3) Eisch Sensis Plus: Received as a sample from the fine folks at Balzac Communications. This glass is also made from “high quality lead-free crystal”, and retails for about $30 (per glass). That’s a lotta dimp. More than the average consumer would pay methinks, but I’m all about having a top-shelf glass on hand if it makes a nice wine more enjoyable.
4) Control glass: this is just a cheap glass I had on hand. These are the ones I prefer friends drink out of after 5 or 6 bottles. Yep. Butterfingers.

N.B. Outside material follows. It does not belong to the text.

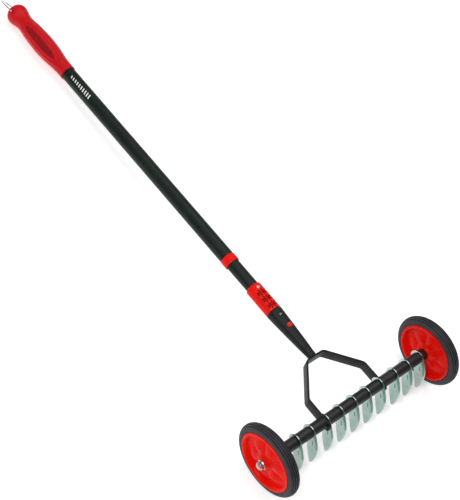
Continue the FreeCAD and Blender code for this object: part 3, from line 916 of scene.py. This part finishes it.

As you saw in the video, I put on a sleep mask (my wife’s sleep mask, thank you. If I’m to be played by Randall “Tex” Cobb in a movie about my life, I’m surely too tough to wear a sleep mask). I also wore a winter glove to dull touch recognition, as the glasses had different shapes. Fortunately, I mustered just enough smarts to pour the wine before donning all this gear. I also decided not to swirl the wines at all. Crystal has a rougher microscopic surface than glass, and the roughness agitates the wine, sending more volatile aromatic compounds airborne (that’s the simple version). I desired to test the effect of the shapes of the glasses. Also, I figured I’d break something.
After the experiment, I was left with one clear winner, two that were neck-and-neck, and an obvious loser. The last ended up being the cheap control glass, which by-far offered the least to my inquisitive snout.

So, I was left with three pretty good-quality glasses. The one that threw more of that cherry my way than the others was the Andrea Wine One. The Riedel glass and the Eisch glass offered a level of bouquet that I couldn’t rank, so I deemed them even. After unmasking, I swirled and sniffed again, and all three gave me some pretty smells. However, I was really shocked at how much more the One gave me initially. Sure, there may have been some other factors (was the Riedel glass too deep and needed a bigger pour?), but I tried to make this as objective as possible. Keep in mind as well that my nose is not your nose. Maybe my nose is cheap, and it sniffed out the most affordable glass. I don’t know.
But if one thing can be taken from this experiment, it’s that the glass does matter. And that Randall “Tex” Cobb is still alive and kickin’. Well, that’s two things.